Lucas Dourojeanni, diretor de comunicação do Serviço Nacional de Florestas e Vida Selvagem do Peru, diz que não foram feitas "pesquisas ou estimativas recentes do número de rãs-do-titicaca restantes" e que "o número de 50 mil rãs é uma estimativa bastante conservadora de muitos anos atrás".
Roberto Elias diz que, embora não exista um censo preciso e atual sobre as rãs, o que sabemos de fato é que "estamos perdendo as rãs".
De acordo com Zegarra Adrianzén, mais de 4 mil rãs foram confiscadas de ônibus públicos em viagens do sul do Peru a Lima, a capital, nos últimos meses de 2018. E, desde setembro de 2018, outras centenas foram confiscadas, vivas e mortas, dos mercados peruanos.
Elias diz que políticos bolivianos e peruanos uniram esforços para propor medidas de proteção do lago, que é uma importante fonte de água para ambos os países. Em 2016, eles assinaram um acordo que prometia US$ 500 milhões para limpeza do lago, prevendo fundos para a construção de 10 unidades de tratamento de água no Peru.
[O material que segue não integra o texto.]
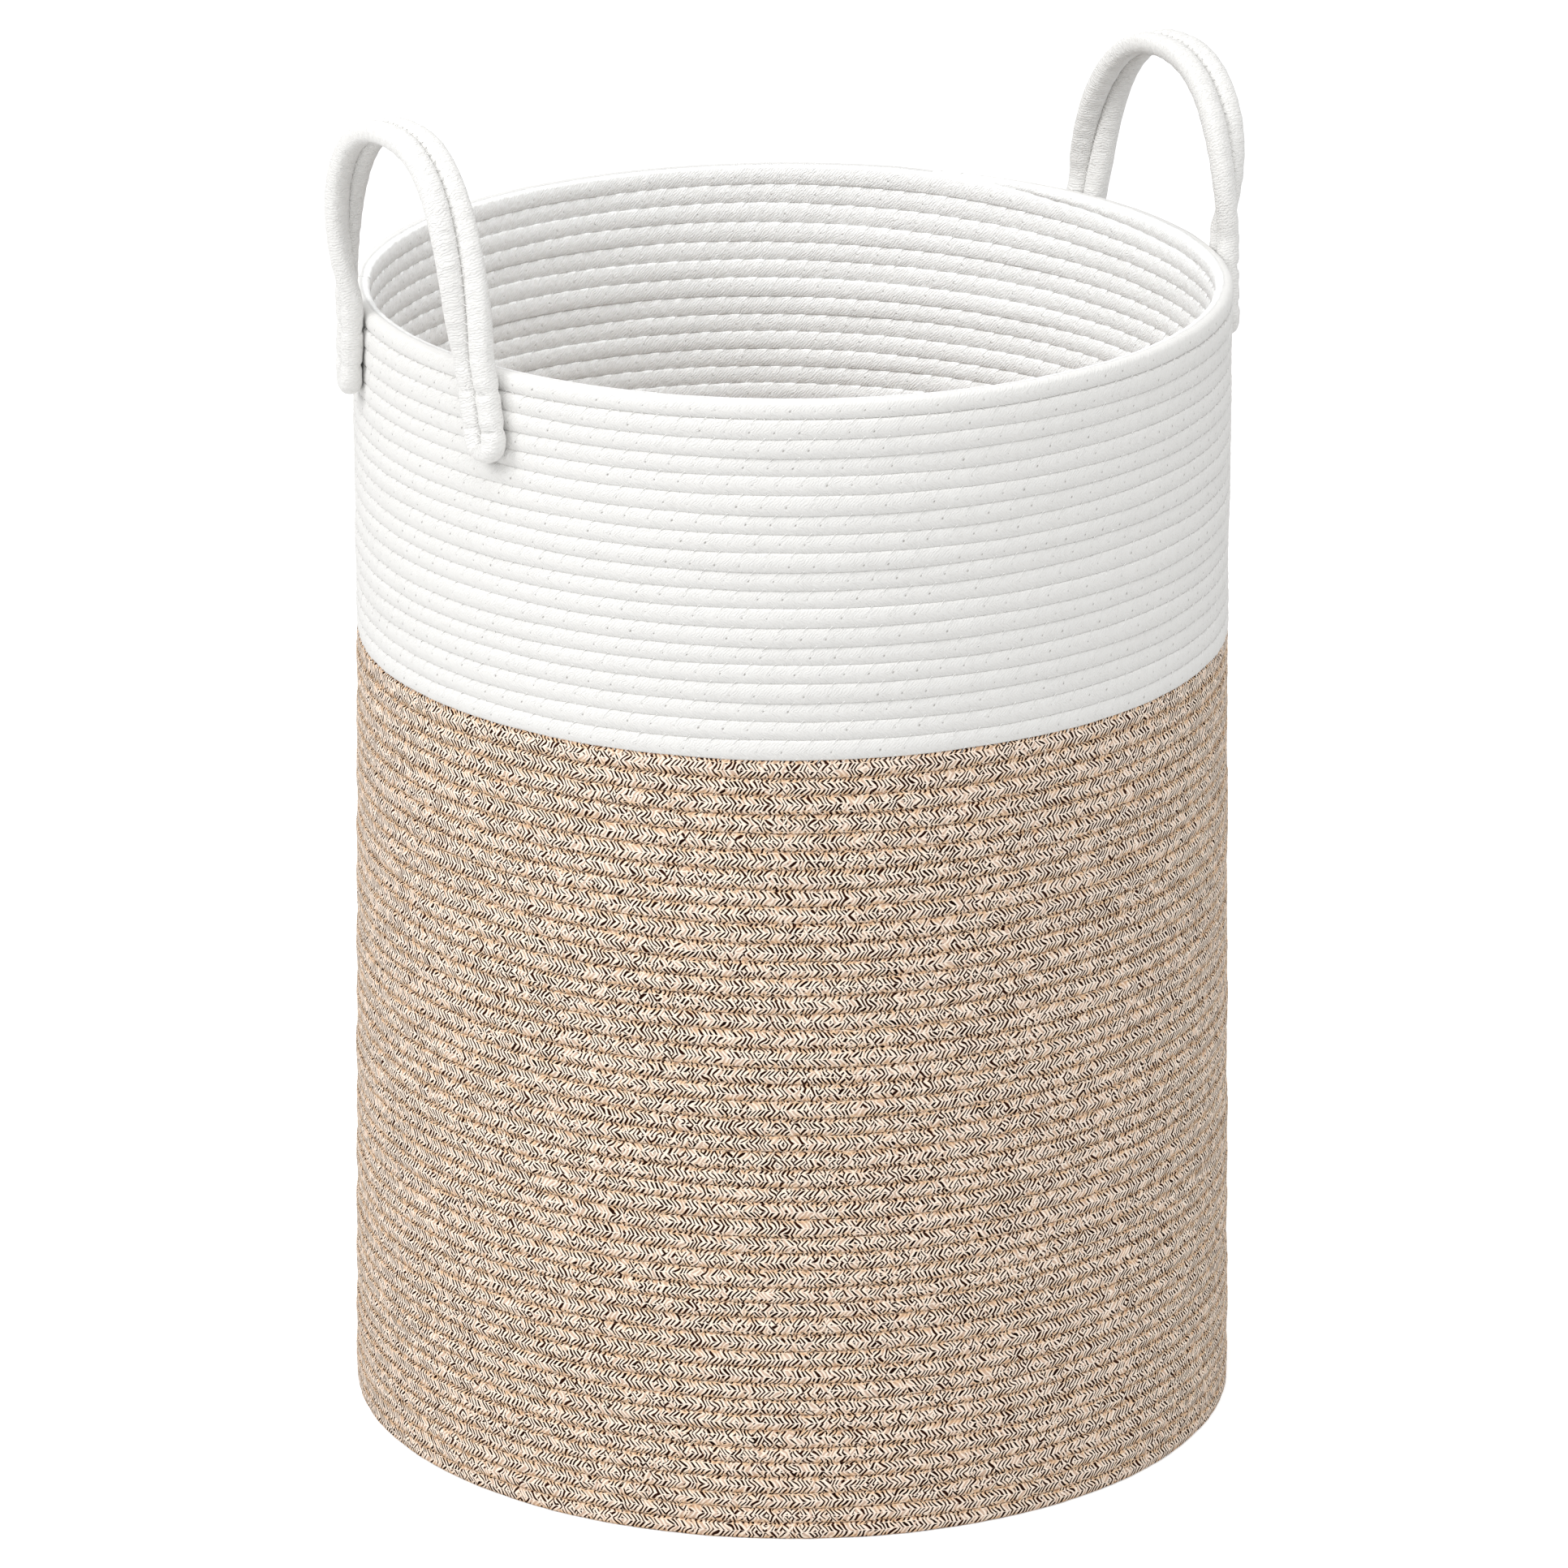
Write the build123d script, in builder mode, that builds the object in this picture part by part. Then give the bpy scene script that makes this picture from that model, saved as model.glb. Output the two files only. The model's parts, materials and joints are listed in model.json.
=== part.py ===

E, posteriormente neste mesmo ano, diz Elias, o governo colocará uma ilustração da rã em uma das moedas em circulação no Peru para conscientização sobre o animal.
“Essa rã é como um símbolo do lago", diz. “Se vão trabalhar com o lago, precisam trabalhar com a vida selvagem dentro do lago, e uma das coisas mais importantes para as pessoas é a rã”.
Isso é parte do motivo pelo qual as mulheres ficaram tão empolgadas em participar do coletivo de artesanato — a rã é motivo de orgulho para os peruanos.
James Garcia, especialista de extensão do Zoológico de Denver, diz que foi importante o zoológico ter ajudado a complementar a renda das mulheres, mesmo com um valor pequeno, em vez de simplesmente repreendê-las pela caça ilegal. “Se essas mulheres não conseguem sustentar suas famílias”, diz ele, “como poderão conservar uma rã?”.
Apaza, que fornece o tecido e ensina novas técnicas de tricô para os artesanatos, diz que as mulheres estão contentes em fazer parte da solução. “Não somos nada além de um pequeno grão de areia, mas que está ajudando a conservar uma espécie”.